* DATA EXTRACT:
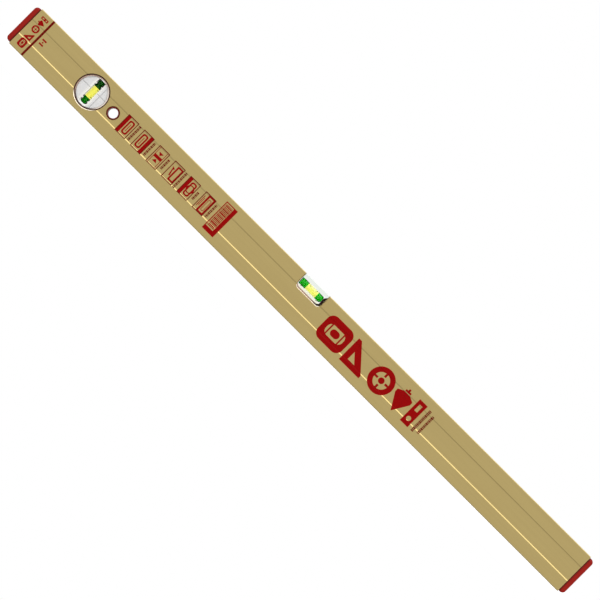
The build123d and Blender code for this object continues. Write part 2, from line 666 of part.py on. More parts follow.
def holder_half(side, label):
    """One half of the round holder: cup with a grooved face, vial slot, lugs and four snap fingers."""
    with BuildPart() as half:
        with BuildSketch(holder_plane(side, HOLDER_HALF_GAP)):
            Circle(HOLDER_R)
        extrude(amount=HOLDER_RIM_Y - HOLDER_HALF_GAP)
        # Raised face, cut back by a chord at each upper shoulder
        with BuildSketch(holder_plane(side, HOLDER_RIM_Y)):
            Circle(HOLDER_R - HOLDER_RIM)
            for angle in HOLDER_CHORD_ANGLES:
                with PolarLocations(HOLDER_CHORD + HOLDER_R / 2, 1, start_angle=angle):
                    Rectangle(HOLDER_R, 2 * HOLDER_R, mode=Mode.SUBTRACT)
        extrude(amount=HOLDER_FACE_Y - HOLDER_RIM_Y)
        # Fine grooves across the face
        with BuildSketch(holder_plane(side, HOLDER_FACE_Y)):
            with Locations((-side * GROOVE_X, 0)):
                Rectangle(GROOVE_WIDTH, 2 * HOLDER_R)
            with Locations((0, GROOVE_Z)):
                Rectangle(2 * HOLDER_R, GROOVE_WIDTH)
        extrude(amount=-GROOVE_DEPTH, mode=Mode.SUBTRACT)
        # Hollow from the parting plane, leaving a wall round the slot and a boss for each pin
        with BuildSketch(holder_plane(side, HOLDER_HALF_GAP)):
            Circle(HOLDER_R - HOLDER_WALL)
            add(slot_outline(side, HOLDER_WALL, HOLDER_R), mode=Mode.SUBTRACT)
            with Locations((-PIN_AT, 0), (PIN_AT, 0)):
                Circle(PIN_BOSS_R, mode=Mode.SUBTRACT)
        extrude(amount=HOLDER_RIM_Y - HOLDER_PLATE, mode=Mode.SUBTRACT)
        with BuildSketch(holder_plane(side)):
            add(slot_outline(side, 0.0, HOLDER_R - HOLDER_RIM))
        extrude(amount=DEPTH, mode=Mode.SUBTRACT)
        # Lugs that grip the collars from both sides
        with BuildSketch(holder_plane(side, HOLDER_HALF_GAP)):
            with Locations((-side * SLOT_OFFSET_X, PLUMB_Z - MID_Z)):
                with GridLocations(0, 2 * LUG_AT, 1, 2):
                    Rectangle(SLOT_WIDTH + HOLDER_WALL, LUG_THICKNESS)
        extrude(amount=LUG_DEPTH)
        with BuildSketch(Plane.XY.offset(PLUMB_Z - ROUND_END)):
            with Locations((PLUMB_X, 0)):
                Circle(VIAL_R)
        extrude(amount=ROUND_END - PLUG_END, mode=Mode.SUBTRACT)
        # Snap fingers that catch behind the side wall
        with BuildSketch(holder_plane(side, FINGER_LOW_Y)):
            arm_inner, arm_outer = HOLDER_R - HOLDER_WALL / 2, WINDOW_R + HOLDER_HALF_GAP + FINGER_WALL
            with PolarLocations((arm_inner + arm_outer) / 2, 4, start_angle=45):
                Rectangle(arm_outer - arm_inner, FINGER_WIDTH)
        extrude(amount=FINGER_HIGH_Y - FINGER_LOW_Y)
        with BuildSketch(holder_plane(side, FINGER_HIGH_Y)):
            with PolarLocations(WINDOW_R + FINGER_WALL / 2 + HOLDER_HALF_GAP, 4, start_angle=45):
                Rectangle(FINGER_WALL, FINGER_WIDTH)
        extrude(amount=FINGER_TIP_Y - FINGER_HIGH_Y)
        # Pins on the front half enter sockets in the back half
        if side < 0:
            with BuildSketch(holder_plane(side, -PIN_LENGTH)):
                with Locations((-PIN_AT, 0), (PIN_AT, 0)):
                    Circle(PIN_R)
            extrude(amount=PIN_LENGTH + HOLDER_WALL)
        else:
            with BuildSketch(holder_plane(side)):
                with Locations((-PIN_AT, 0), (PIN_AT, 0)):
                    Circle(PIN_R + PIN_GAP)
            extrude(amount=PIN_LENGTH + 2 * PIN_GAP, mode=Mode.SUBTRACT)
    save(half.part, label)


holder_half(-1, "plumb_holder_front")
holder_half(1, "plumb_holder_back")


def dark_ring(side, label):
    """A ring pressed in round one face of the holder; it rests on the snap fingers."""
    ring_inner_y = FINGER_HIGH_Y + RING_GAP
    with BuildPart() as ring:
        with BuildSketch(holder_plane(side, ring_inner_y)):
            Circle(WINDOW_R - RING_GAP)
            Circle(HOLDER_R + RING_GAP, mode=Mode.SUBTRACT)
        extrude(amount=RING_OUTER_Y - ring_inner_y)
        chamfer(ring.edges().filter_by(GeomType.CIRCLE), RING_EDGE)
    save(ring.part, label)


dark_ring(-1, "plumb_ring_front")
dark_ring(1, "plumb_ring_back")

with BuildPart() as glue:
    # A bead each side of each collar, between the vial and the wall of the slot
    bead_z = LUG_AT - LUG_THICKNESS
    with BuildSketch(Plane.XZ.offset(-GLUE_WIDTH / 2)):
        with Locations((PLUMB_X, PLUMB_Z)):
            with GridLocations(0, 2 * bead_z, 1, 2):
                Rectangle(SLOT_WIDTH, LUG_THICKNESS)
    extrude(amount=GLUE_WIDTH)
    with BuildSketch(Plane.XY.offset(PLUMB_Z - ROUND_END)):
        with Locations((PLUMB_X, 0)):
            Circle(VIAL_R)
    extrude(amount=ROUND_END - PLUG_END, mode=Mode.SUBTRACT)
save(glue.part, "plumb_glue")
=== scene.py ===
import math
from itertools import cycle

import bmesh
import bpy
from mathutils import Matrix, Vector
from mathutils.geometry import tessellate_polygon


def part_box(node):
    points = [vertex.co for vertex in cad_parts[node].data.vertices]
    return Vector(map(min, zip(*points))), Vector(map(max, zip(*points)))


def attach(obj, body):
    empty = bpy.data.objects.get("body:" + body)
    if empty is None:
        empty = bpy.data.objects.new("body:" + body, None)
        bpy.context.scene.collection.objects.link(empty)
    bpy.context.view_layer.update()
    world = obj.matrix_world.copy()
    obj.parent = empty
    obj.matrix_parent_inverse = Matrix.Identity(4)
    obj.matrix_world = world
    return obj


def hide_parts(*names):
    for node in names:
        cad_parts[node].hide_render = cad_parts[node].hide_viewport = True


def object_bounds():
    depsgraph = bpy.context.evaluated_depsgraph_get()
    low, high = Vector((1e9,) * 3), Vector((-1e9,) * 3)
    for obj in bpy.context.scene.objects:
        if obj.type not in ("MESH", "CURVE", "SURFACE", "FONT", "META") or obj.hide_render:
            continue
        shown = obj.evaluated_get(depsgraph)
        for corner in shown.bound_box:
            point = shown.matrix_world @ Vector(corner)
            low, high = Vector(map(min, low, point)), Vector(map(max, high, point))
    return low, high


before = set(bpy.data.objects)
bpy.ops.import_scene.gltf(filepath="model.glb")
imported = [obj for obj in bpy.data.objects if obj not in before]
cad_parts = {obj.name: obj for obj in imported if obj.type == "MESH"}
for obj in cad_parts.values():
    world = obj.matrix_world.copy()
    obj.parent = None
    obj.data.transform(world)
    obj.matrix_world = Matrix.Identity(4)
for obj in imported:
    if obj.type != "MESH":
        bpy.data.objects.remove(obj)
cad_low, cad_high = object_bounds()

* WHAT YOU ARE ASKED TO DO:
Identify every line above that includes the word "names", and show those lines.

* SOLUTION BELOW:
def hide_parts(*names):
    for node in names:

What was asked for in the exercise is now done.